### [Task prompt]
Quote every line from the top of the listing down to and including the line that contains "return shell + flipped(rim_seat())".

### [Source material]

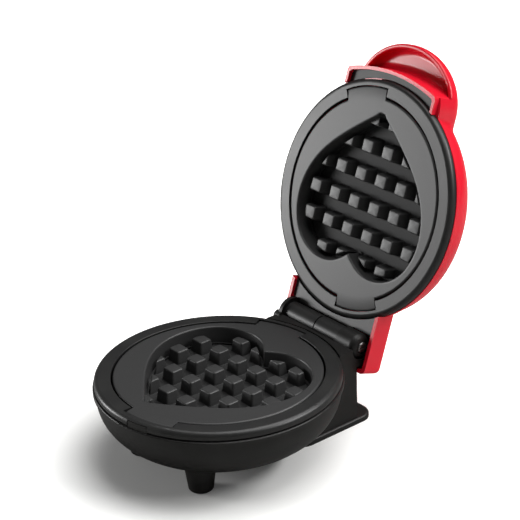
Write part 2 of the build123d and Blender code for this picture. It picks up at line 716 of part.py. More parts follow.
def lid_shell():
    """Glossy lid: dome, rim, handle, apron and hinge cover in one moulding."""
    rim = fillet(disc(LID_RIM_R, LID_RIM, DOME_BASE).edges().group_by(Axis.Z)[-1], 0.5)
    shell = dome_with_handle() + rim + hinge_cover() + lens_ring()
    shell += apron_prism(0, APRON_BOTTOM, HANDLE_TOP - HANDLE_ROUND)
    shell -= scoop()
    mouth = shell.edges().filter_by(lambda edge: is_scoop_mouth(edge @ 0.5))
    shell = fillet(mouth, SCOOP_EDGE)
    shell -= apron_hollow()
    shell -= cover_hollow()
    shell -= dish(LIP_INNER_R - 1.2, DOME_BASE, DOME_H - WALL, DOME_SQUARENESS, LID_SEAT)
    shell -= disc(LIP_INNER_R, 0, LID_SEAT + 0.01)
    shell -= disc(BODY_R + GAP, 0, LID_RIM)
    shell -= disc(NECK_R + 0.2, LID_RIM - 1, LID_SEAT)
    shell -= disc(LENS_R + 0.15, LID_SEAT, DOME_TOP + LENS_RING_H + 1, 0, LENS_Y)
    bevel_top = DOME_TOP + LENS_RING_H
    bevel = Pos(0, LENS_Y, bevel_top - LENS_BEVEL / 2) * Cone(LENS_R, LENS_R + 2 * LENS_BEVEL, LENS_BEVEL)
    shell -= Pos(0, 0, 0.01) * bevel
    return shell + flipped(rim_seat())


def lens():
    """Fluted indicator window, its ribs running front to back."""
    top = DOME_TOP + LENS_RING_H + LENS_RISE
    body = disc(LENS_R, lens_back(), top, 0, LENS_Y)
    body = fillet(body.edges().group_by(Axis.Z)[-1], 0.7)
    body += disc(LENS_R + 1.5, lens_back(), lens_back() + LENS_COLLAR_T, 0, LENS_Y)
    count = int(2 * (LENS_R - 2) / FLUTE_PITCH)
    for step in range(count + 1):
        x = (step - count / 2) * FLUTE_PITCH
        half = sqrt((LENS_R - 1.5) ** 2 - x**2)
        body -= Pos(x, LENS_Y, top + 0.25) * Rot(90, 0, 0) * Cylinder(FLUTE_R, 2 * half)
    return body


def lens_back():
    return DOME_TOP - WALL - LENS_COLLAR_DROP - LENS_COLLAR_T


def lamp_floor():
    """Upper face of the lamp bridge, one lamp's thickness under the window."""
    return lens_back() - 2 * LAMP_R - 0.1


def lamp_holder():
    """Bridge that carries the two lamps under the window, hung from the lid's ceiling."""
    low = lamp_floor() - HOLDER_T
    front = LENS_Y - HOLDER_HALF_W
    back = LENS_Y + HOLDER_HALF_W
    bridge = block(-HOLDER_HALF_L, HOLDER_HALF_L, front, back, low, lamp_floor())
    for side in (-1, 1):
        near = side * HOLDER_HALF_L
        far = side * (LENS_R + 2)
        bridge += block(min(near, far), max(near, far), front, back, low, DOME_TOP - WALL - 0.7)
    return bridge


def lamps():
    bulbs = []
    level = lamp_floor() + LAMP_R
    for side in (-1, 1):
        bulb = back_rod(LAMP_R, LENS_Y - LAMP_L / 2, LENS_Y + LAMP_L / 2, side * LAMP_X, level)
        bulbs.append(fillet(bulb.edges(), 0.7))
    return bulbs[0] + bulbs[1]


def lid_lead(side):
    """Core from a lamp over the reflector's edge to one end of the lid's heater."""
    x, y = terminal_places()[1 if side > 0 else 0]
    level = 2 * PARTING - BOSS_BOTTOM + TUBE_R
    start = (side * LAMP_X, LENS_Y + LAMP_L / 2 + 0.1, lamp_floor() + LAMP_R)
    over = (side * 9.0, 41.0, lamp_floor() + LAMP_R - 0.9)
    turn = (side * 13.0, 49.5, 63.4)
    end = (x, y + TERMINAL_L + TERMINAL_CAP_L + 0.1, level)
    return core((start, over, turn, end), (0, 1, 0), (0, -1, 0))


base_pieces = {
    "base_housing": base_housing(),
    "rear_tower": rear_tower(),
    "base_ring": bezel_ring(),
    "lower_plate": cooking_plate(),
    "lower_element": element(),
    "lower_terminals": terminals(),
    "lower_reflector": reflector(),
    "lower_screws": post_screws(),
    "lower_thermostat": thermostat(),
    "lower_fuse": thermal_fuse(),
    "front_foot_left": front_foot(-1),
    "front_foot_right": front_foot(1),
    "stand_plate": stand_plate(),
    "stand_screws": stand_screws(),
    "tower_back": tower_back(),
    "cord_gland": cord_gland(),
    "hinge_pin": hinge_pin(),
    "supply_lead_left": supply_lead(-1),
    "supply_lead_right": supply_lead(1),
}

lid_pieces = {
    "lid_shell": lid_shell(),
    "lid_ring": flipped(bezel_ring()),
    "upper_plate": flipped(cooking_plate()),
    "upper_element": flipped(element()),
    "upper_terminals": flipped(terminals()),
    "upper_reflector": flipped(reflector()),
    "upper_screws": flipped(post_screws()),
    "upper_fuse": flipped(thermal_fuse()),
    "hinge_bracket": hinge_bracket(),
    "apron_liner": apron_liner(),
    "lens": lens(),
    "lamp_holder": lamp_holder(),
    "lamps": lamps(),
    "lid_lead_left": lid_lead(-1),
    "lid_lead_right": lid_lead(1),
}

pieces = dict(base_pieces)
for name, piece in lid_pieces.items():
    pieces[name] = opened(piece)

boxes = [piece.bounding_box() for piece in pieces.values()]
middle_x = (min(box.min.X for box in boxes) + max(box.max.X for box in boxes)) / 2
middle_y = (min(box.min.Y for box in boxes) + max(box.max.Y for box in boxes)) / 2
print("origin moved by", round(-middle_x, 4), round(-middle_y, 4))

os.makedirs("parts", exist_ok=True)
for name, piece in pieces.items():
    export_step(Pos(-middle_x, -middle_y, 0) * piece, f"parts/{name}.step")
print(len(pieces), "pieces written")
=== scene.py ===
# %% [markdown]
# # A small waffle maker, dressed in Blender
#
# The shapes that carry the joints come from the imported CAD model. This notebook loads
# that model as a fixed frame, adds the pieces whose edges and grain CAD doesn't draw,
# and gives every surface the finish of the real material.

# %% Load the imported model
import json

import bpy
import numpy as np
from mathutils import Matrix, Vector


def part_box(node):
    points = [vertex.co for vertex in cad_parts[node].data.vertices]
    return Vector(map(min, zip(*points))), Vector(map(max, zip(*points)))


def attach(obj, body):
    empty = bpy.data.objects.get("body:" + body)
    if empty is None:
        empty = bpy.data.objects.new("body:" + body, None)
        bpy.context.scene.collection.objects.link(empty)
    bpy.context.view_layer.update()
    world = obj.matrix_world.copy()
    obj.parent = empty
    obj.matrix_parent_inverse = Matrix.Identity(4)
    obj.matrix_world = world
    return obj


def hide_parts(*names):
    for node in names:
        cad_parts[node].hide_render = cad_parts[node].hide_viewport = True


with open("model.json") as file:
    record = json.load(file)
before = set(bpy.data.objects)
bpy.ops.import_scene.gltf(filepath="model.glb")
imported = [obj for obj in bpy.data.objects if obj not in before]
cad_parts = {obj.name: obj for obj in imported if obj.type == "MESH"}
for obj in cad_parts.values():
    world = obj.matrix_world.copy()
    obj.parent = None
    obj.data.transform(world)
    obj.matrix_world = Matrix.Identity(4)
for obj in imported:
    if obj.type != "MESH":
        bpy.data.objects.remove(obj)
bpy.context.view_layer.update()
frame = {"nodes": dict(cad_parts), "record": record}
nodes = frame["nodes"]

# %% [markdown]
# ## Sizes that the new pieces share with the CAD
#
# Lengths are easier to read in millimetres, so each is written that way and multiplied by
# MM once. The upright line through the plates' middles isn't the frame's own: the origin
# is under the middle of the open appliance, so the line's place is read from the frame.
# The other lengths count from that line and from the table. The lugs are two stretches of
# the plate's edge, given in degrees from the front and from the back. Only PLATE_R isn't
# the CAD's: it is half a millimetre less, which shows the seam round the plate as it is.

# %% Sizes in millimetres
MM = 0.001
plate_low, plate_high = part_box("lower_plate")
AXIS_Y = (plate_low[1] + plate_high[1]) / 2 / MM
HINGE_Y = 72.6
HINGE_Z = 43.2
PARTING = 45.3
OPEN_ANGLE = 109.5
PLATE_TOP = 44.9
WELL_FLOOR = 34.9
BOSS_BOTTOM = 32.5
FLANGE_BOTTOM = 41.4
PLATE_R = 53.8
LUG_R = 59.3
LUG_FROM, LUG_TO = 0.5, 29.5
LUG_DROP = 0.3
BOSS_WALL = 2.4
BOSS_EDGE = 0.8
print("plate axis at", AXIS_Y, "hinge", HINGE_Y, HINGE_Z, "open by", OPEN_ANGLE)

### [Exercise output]
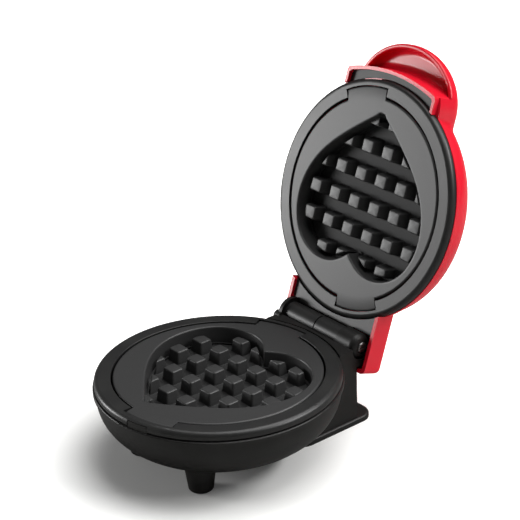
Write part 2 of the build123d and Blender code for this picture. It picks up at line 716 of part.py. More parts follow.
def lid_shell():
    """Glossy lid: dome, rim, handle, apron and hinge cover in one moulding."""
    rim = fillet(disc(LID_RIM_R, LID_RIM, DOME_BASE).edges().group_by(Axis.Z)[-1], 0.5)
    shell = dome_with_handle() + rim + hinge_cover() + lens_ring()
    shell += apron_prism(0, APRON_BOTTOM, HANDLE_TOP - HANDLE_ROUND)
    shell -= scoop()
    mouth = shell.edges().filter_by(lambda edge: is_scoop_mouth(edge @ 0.5))
    shell = fillet(mouth, SCOOP_EDGE)
    shell -= apron_hollow()
    shell -= cover_hollow()
    shell -= dish(LIP_INNER_R - 1.2, DOME_BASE, DOME_H - WALL, DOME_SQUARENESS, LID_SEAT)
    shell -= disc(LIP_INNER_R, 0, LID_SEAT + 0.01)
    shell -= disc(BODY_R + GAP, 0, LID_RIM)
    shell -= disc(NECK_R + 0.2, LID_RIM - 1, LID_SEAT)
    shell -= disc(LENS_R + 0.15, LID_SEAT, DOME_TOP + LENS_RING_H + 1, 0, LENS_Y)
    bevel_top = DOME_TOP + LENS_RING_H
    bevel = Pos(0, LENS_Y, bevel_top - LENS_BEVEL / 2) * Cone(LENS_R, LENS_R + 2 * LENS_BEVEL, LENS_BEVEL)
    shell -= Pos(0, 0, 0.01) * bevel
    return shell + flipped(rim_seat())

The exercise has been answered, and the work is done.